Exercise requirements:
Set down the listing below verbatim, but only from its first line through the line containing "clear = OUTER_DIAMETER".
▽
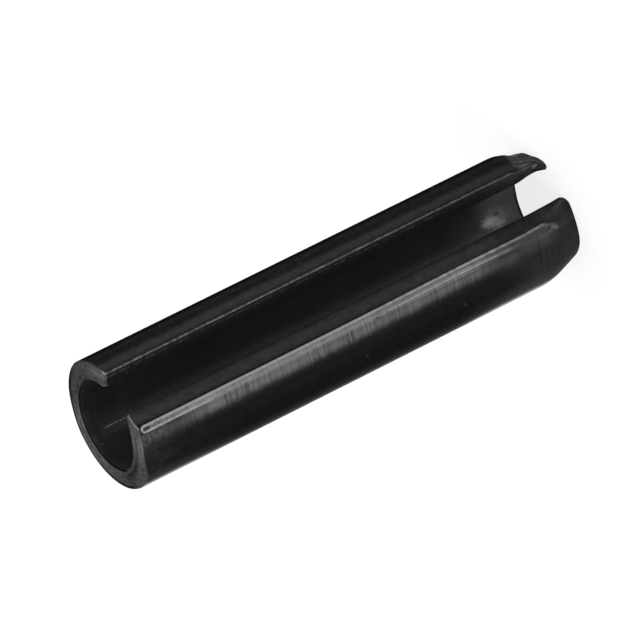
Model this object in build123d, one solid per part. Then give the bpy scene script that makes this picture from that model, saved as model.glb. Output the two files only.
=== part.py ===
"""Slotted spring pin: spring steel strip rolled into an open tube, tapered at one end.

The pin stands on its tapered nose on the plane Z = 0, with its axis on Z and its slot
to the front (-Y). The square, cut-off end is on top. Lengths are in millimetres, angles
in degrees.
"""
from build123d import *
from math import asin, cos, radians, sin, tan
import os

# Driving dimensions
LENGTH = 40.5  # over both ends
OUTER_DIAMETER = 10.5  # relaxed, so wider than the 10 mm hole it is driven into
WALL = 1.68  # thickness of the strip

SLOT_MOUTH = 4.8  # between the lips, across their outer corners
PLAIN_LIP_LEAN = 18.5  # of the +X lip's slot face, away from the way out
LANDED_LIP_LEAN = 53.0  # of the -X lip's slot face, away from the way out
LAND_WIDTH = 0.62  # narrow flat along the -X lip's outer corner
LAND_FALL = 0.08  # how far the land drops towards the slot
LIP_EDGE_RADIUS = 0.12  # on the long edges of both slot faces

LEAD_LENGTH = 3.15  # of the tapered nose, blend and cone together
LEAD_ANGLE = 17.0  # of the cone, to the pin's axis
LEAD_BLEND_RADIUS = 5.5  # where the shank turns into the cone
NOSE_CORNER_RADIUS = 0.5  # on the lips' corners at the nose
NOSE_EDGE_BREAK = 0.08  # round the nose's rim
NOSE_EDGE_SLOPE = 45.0  # of that break, to the end face

BORE_EDGE_BREAK = 0.2  # at both mouths of the bore
CUT_EDGE_BREAK = 0.45  # mean width of the bevel round the cut end
CUT_EDGE_SLOPE = 25.0  # of that bevel, to the end face
CUT_EDGE_SHIFT = 0.3  # of the bevel off the pin's axis, so its width varies
CUT_EDGE_SHIFT_ANGLE = 60.0  # to its wide side, from the slot's middle towards -X

# Derived sizes
outer_radius = OUTER_DIAMETER / 2
bore_radius = outer_radius - WALL
blend_run = LEAD_BLEND_RADIUS * sin(radians(LEAD_ANGLE))
blend_drop = LEAD_BLEND_RADIUS * (1 - cos(radians(LEAD_ANGLE)))
rim_radius = outer_radius - blend_drop - (LEAD_LENGTH - blend_run) * tan(radians(LEAD_ANGLE))
clear = OUTER_DIAMETER  # how far cutting shapes reach past the pin


def closed_tube():
    """The wall turned about the axis, with the tapered nose, before the slot opens it."""
    with BuildSketch(Plane.XZ) as wall:
        with BuildLine():
            shank = Line((outer_radius, LENGTH), (outer_radius, LEAD_LENGTH))
            blend = JernArc(shank @ 1, (0, -1), LEAD_BLEND_RADIUS, -LEAD_ANGLE)
            Polyline(
                blend @ 1,
                (rim_radius, 0),
                (bore_radius, 0),
                (bore_radius, LENGTH),
                (outer_radius, LENGTH),
            )
        make_face()
    return revolve(wall.sketch, Axis.Z)


def slot_section():
    """Cross-section of what is missing between the lips, and of the sliver above the land."""
    mouth_angle = asin(SLOT_MOUTH / 2 / outer_radius)
    land_angle = mouth_angle + LAND_WIDTH / outer_radius
    corner_depth = outer_radius * cos(mouth_angle)
    plain_corner = Vector(SLOT_MOUTH / 2, -corner_depth)
    land_inner = Vector(-SLOT_MOUTH / 2, LAND_FALL - corner_depth)
    land_outer = Vector(-outer_radius * sin(land_angle), -outer_radius * cos(land_angle))
    plain_slope = Vector(sin(radians(PLAIN_LIP_LEAN)), -cos(radians(PLAIN_LIP_LEAN)))
    landed_slope = Vector(-sin(radians(LANDED_LIP_LEAN)), -cos(radians(LANDED_LIP_LEAN)))
    # the slot faces run on inwards until they meet, inside the bore
    apart = (land_inner - plain_corner).cross(landed_slope).Z
    meeting = plain_corner + plain_slope * (apart / plain_slope.cross(landed_slope).Z)
    return Polygon(
        meeting,
        plain_corner + plain_slope * clear,
        land_outer - Vector(0, clear),
        land_outer,
        land_inner,
        align=None,
    )


def round_lips(pin):
    """Rounds the lips' corners at the nose, then the long edges of their slot faces."""
    nose_edges = pin.edges().filter_by(GeomType.LINE).group_by(Axis.Z)[0]
    pin = fillet(nose_edges, NOSE_CORNER_RADIUS)
    long_edges = pin.edges().filter_by(Axis.Z)
    on_slot = [edge for edge in long_edges if abs(edge.center().X) < SLOT_MOUTH / 2 + LIP_EDGE_RADIUS]
    return fillet(on_slot, LIP_EDGE_RADIUS)


def bore_mouth(end, inwards):
    """Cone that breaks the bore's edge at one end. inwards is the way into the pin, +1 or -1."""
    mouth_radius = bore_radius + BORE_EDGE_BREAK
    tip = end + inwards * mouth_radius
    half_section = Plane.XZ * Polygon((0, end), (mouth_radius, end), (0, tip), align=None)
    return revolve(half_section, Axis.Z)


def bevelled_end(end, inwards, face_radius, slope):
    """Round bar that flares from face_radius at one end, to bevel the pin's outer edge there.

    slope is the bevel's angle to the end face.
    """
    flare_run = (clear - face_radius) * tan(radians(slope))
    half_section = Plane.XZ * Polygon(
        (0, end),
        (face_radius, end),
        (clear, end + inwards * flare_run),
        (clear, end + inwards * (LENGTH + clear)),
        (0, end + inwards * (LENGTH + clear)),
        align=None,
    )
    return revolve(half_section, Axis.Z)


def spring_pin():
    slot = extrude(slot_section(), LENGTH, dir=(0, 0, 1))
    pin = round_lips(closed_tube() - slot)
    pin -= bore_mouth(0, 1) + bore_mouth(LENGTH, -1)
    pin &= bevelled_end(0, 1, rim_radius - NOSE_EDGE_BREAK, NOSE_EDGE_SLOPE)
    shift = radians(CUT_EDGE_SHIFT_ANGLE)
    off_centre = Pos(CUT_EDGE_SHIFT * sin(shift), CUT_EDGE_SHIFT * cos(shift), 0)
    pin &= off_centre * bevelled_end(LENGTH, -1, outer_radius - CUT_EDGE_BREAK, CUT_EDGE_SLOPE)
    return pin


os.makedirs("parts", exist_ok=True)
export_step(spring_pin(), "parts/spring_pin.step")
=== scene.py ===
from math import cos, radians, sin, tan

import bpy
import numpy as np
from mathutils import Matrix, Vector


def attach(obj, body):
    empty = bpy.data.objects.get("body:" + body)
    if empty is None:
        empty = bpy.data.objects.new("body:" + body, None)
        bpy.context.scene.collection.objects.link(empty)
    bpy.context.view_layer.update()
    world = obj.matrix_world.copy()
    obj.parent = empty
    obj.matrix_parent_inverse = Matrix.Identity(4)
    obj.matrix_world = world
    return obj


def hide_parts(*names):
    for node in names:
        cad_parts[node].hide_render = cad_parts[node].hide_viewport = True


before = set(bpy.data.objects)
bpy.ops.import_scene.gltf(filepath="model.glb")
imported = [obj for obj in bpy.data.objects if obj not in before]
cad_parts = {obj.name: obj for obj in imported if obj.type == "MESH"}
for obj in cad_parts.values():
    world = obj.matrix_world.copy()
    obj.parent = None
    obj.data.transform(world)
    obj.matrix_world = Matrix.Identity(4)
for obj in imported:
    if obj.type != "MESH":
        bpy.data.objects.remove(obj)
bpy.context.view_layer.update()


# ---------------------------------------------------------------------------------------
# The spring pin: one strip of spring steel, rolled into an open tube and hardened.
# Its section is drawn once, as a loop round the strip, and carried up from the tapered
# nose that it stands on to the cut end, with the wear and small unevenness of a used pin.
# ---------------------------------------------------------------------------------------
MM = 0.001  # the pin's sizes are in mm, and its angles run from the slot towards +X

LENGTH = 40.5
OUTER_RADIUS = 5.25
BORE_RADIUS = 3.57
WALL = OUTER_RADIUS - BORE_RADIUS

SLOT_MOUTH = 4.8
PLAIN_LIP_LEAN = 18.5
LANDED_LIP_LEAN = 56.8
LAND_WIDTH = 0.62
LAND_FALL = 0.08

LEAD_LENGTH = 3.15
LEAD_ANGLE = radians(17.0)
LEAD_BLEND_RADIUS = 5.5
NOSE_CORNER_RADIUS = 0.2
NOSE_EDGE_BREAK = 0.08
BORE_EDGE_BREAK = 0.1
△
Answer below:
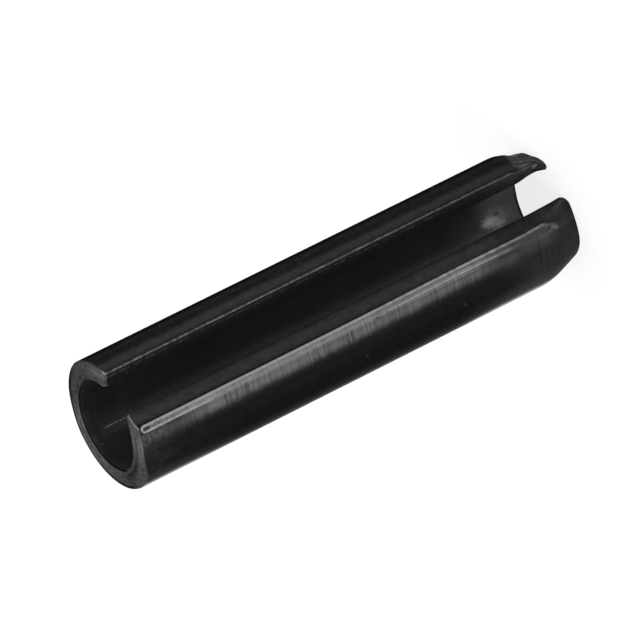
Model this object in build123d, one solid per part. Then give the bpy scene script that makes this picture from that model, saved as model.glb. Output the two files only.
=== part.py ===
"""Slotted spring pin: spring steel strip rolled into an open tube, tapered at one end.

The pin stands on its tapered nose on the plane Z = 0, with its axis on Z and its slot
to the front (-Y). The square, cut-off end is on top. Lengths are in millimetres, angles
in degrees.
"""
from build123d import *
from math import asin, cos, radians, sin, tan
import os

# Driving dimensions
LENGTH = 40.5  # over both ends
OUTER_DIAMETER = 10.5  # relaxed, so wider than the 10 mm hole it is driven into
WALL = 1.68  # thickness of the strip

SLOT_MOUTH = 4.8  # between the lips, across their outer corners
PLAIN_LIP_LEAN = 18.5  # of the +X lip's slot face, away from the way out
LANDED_LIP_LEAN = 53.0  # of the -X lip's slot face, away from the way out
LAND_WIDTH = 0.62  # narrow flat along the -X lip's outer corner
LAND_FALL = 0.08  # how far the land drops towards the slot
LIP_EDGE_RADIUS = 0.12  # on the long edges of both slot faces

LEAD_LENGTH = 3.15  # of the tapered nose, blend and cone together
LEAD_ANGLE = 17.0  # of the cone, to the pin's axis
LEAD_BLEND_RADIUS = 5.5  # where the shank turns into the cone
NOSE_CORNER_RADIUS = 0.5  # on the lips' corners at the nose
NOSE_EDGE_BREAK = 0.08  # round the nose's rim
NOSE_EDGE_SLOPE = 45.0  # of that break, to the end face

BORE_EDGE_BREAK = 0.2  # at both mouths of the bore
CUT_EDGE_BREAK = 0.45  # mean width of the bevel round the cut end
CUT_EDGE_SLOPE = 25.0  # of that bevel, to the end face
CUT_EDGE_SHIFT = 0.3  # of the bevel off the pin's axis, so its width varies
CUT_EDGE_SHIFT_ANGLE = 60.0  # to its wide side, from the slot's middle towards -X

# Derived sizes
outer_radius = OUTER_DIAMETER / 2
bore_radius = outer_radius - WALL
blend_run = LEAD_BLEND_RADIUS * sin(radians(LEAD_ANGLE))
blend_drop = LEAD_BLEND_RADIUS * (1 - cos(radians(LEAD_ANGLE)))
rim_radius = outer_radius - blend_drop - (LEAD_LENGTH - blend_run) * tan(radians(LEAD_ANGLE))
clear = OUTER_DIAMETER  # how far cutting shapes reach past the pin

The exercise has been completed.